What moderate unionists there were peeled off and formed the Alliance Party in 1970. A year later, Paisley established his own party, the DUP, to hound his fellow unionists. At the beginning of 1972, when Stormont was threatened with suspension, William Craig founded the Vanguard movement to oppose it. The movement later became the Vanguard Unionist Progressive Party with David Trimble as deputy leader.

By then the UUP was having to call itself the Official Unionist Party, to distinguish it from the others.

The breakup continued as pressure mounted from London for radical changes in how Northern Ireland was governed. Faulkner led the Ulster Unionists into the power-sharing executive in early 1974, but soon found himself deserted by a majority of the unionist parliamentary party who opposed the deal. After the executive was forced to resign, in May 1974, Faulkner cut his links to the Ulster Unionists and set up the Unionist Party of Northern Ireland. His attempt to create a moderate unionist party failed abysmally and the party folded after a few years. Faulkner, the consummate political animal, retired from politics in 1976.

The strains within unionism do not become so obvious when Northern Ireland is under attack. They emerge most dramatically whenever Unionists are drawn into negotiations with the aim of arriving at a settlement. As soon as the possibility of compromise arises, another chip falls off the Unionist block.
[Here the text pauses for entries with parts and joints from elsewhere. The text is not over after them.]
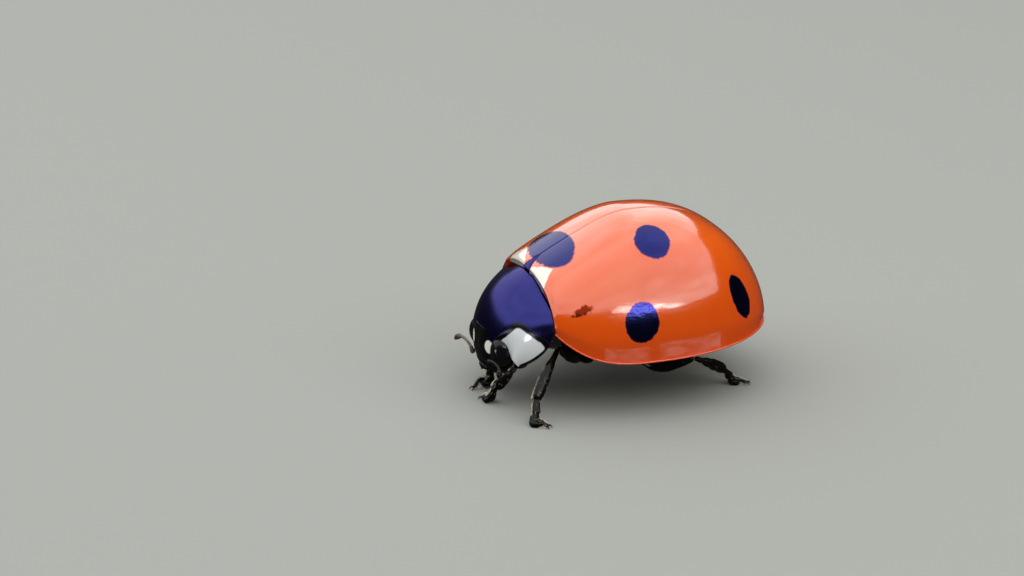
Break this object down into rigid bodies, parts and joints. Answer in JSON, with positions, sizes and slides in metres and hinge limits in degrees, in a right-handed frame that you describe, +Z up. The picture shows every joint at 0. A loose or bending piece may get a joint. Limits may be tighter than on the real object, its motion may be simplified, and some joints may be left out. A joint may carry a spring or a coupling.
{
  "type": "seven-spot ladybird, still life-size model",
  "caption": "Domed red beetle with black spots, standing on six short legs, head lowered and feelers out; a still animal with no moving joints.",
  "frame": {"origin": "on the floor under the middle of the bounding box", "axes": "+Z up; the head points to -Y and the animal's left side is +X"},
  "size_m": [0.0064, 0.0078, 0.0044],
  "materials": {
    "wing_case_red": "glossy orange-red shell with black spots",
    "black_plate": "glossy black shell with white patches",
    "black_shell": "satin black shell",
    "eye_black": "glossy black, finely faceted",
    "feeler_horn": "dark brown, satin"
  },
  "bodies": {
    "root": {"elytron_left": "wing_case_red", "eye_left": "eye_black", "mandible_left": "black_shell", "palp_left": "feeler_horn", "antenna_left": "feeler_horn", "elytron_right": "wing_case_red", "eye_right": "eye_black", "mandible_right": "black_shell", "palp_right": "feeler_horn", "antenna_right": "feeler_horn", "labrum": "black_shell", "scutellum": "black_plate", "coxa_front_left": "black_shell", "femur_front_left": "black_shell", "tibia_front_left": "black_shell", "tarsus_front_left": "black_shell", "coxa_front_right": "black_shell", "femur_front_right": "black_shell", "tibia_front_right": "black_shell", "tarsus_front_right": "black_shell", "coxa_middle_left": "black_shell", "femur_middle_left": "black_shell", "tibia_middle_left": "black_shell", "tarsus_middle_left": "black_shell", "coxa_middle_right": "black_shell", "femur_middle_right": "black_shell", "tibia_middle_right": "black_shell", "tarsus_middle_right": "black_shell", "coxa_hind_left": "black_shell", "femur_hind_left": "black_shell", "tibia_hind_left": "black_shell", "tarsus_hind_left": "black_shell", "coxa_hind_right": "black_shell", "femur_hind_right": "black_shell", "tibia_hind_right": "black_shell", "tarsus_hind_right": "black_shell", "pronotum": "black_plate", "head": "black_shell", "thorax": "black_shell", "abdomen": "black_shell"}
  },
  "joints": []
}
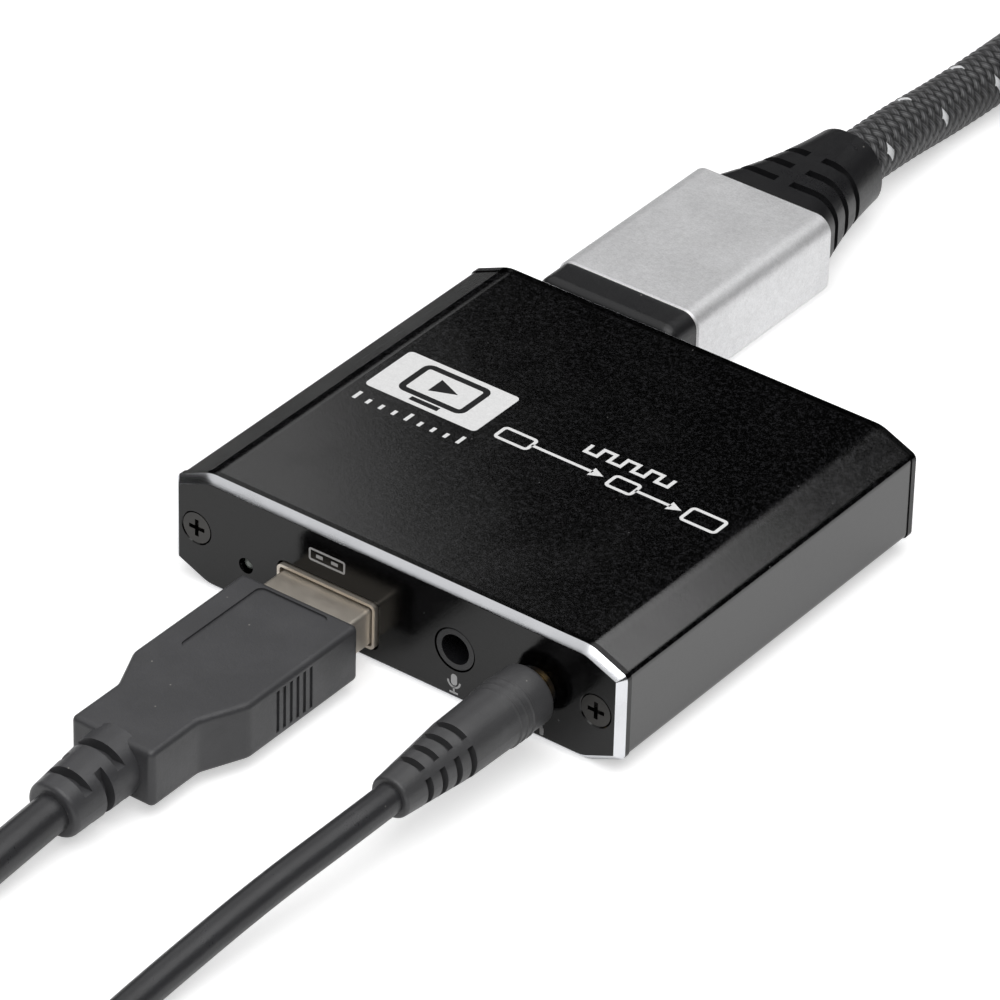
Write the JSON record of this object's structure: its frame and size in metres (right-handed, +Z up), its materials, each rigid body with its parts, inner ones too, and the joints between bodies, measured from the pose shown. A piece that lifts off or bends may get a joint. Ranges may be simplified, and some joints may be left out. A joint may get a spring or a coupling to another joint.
{
  "type": "video capture box",
  "caption": "Flat black box with bevelled end plates that takes a digital video signal and sends it on by USB, with its USB, headphone and video leads plugged in.",
  "frame": {"origin": "under the middle of the box, on the surface it stands on", "axes": "+X to the right along the front plate, +Y from the front plate to the rear plate, +Z up"},
  "size_m": [0.0601, 0.5075, 0.0145],
  "materials": {
    "black_anodised": "bead blasted and anodised black",
    "black_plate": "anodised black with a polished bevel",
    "black_steel": "black plated",
    "bright_steel": "nickel plated",
    "board": "solder mask",
    "white_plastic": "moulded",
    "black_plastic": "moulded",
    "gold_contacts": "gold plated",
    "chip_plastic": "moulded epoxy",
    "choke": "ferrite",
    "can_aluminium": "satin",
    "small_parts": "ceramic",
    "light_lens": "clear epoxy",
    "grey_moulding": "soft moulded jacket",
    "cord_jacket": "satin jacket",
    "black_moulding": "moulded",
    "silver_aluminium": "bead blasted",
    "braid": "braided yarn"
  },
  "bodies": {
    "box": {"sleeve": "black_anodised", "front_plate": "black_plate", "rear_plate": "black_plate", "front_screws": "black_steel", "rear_screws": "black_steel", "circuit_board": "board", "usb_socket_shell": "bright_steel", "usb_socket_insulator": "white_plastic", "usb_socket_contacts": "gold_contacts", "microphone_socket": "black_plastic", "microphone_socket_pins": "bright_steel", "headphone_socket": "black_plastic", "headphone_socket_pins": "bright_steel", "video_in_shell": "bright_steel", "video_in_insulator": "black_plastic", "video_in_contacts": "gold_contacts", "video_out_shell": "bright_steel", "video_out_insulator": "black_plastic", "video_out_contacts": "gold_contacts", "capture_chip": "chip_plastic", "splitter_chip": "chip_plastic", "memory_chip": "chip_plastic", "sound_chip": "chip_plastic", "crystals": "bright_steel", "power_chokes": "choke", "round_capacitors": "can_aluminium", "small_components": "small_parts", "status_light": "light_lens"},
    "usb_lead": {"usb_plug_shell": "bright_steel", "usb_plug_insulator": "white_plastic", "usb_plug_contacts": "gold_contacts", "usb_plug_overmould": "grey_moulding", "usb_cord": "cord_jacket", "usb_coil": "cord_jacket", "usb_tail": "cord_jacket", "usb_far_shell": "bright_steel", "usb_far_insulator": "white_plastic", "usb_far_overmould": "grey_moulding"},
    "audio_lead": {"audio_plug_contacts": "gold_contacts", "audio_plug_bands": "black_plastic", "audio_plug_barrel": "grey_moulding", "audio_cord": "cord_jacket", "audio_coil": "cord_jacket", "audio_tail": "cord_jacket", "audio_far_contacts": "gold_contacts", "audio_far_bands": "black_plastic", "audio_far_barrel": "grey_moulding"},
    "video_lead": {"video_plug_shell": "bright_steel", "video_plug_insulator": "black_plastic", "video_plug_collar": "black_moulding", "video_plug_cover": "silver_aluminium", "video_plug_boot": "black_moulding", "video_cord": "braid", "video_coil": "braid", "video_tail": "braid", "video_far_shell": "bright_steel", "video_far_insulator": "black_plastic", "video_far_collar": "black_moulding", "video_far_cover": "silver_aluminium", "video_far_boot": "black_moulding"}
  },
  "joints": [
    {"name": "usb_plug_slide", "type": "slide", "parent": "box", "child": "usb_lead", "axis": [0, -1, 0], "range_m": [0, 0.012]},
    {"name": "headphone_plug_slide", "type": "slide", "parent": "box", "child": "audio_lead", "axis": [0, -1, 0], "range_m": [0, 0.015]},
    {"name": "video_plug_slide", "type": "slide", "parent": "box", "child": "video_lead", "axis": [0, 1, 0], "range_m": [0, 0.012]}
  ]
}
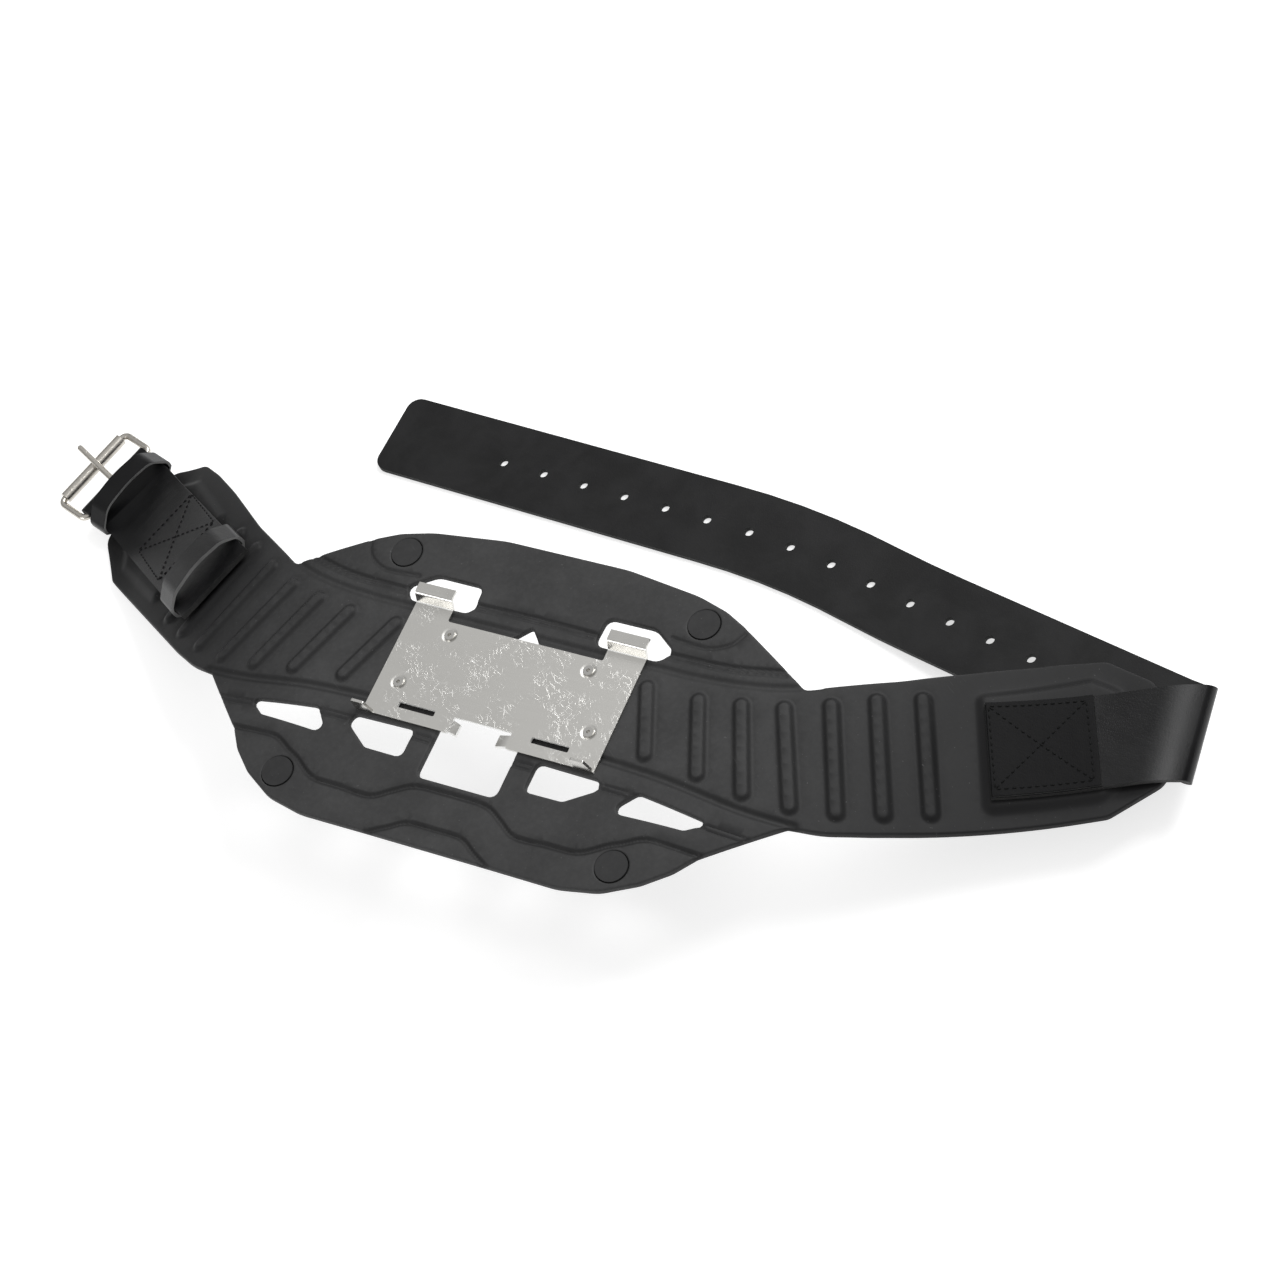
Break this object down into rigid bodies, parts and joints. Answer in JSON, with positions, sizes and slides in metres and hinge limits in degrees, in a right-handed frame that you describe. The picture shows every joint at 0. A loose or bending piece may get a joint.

With the emergence of the UDP and PUP, both of which are linked to loyalist paramilitary groups, the Unionist Party and the DUP lost support among a section of Belfast’s working-class Protestant community. With the Good Friday Agreement, the Ulster Unionist Party effectively split into pro- and anti-agreement factions, with those in favor, under Trimble, having a slight majority in the assembly. Trimble’s hard-line stance on decommissioning has been adopted in order to preserve that majority. The potential is always there for another split in Unionist ranks as the deadline draws closer for the new executive and the cross-border bodies to come into office — unless, of course, the IRA makes some move to disarm.

The story of the decline of the Ulster Unionist Party and the rise of disunionism has been the tale of a failed attempt to find a moderate center within unionism which is able to bring the majority of the party along with it into a deal acceptable to nationalists. It has been such a failure that some have doubted there a moderate unionist center exists. Let’s hope for Trimble’s sake there is.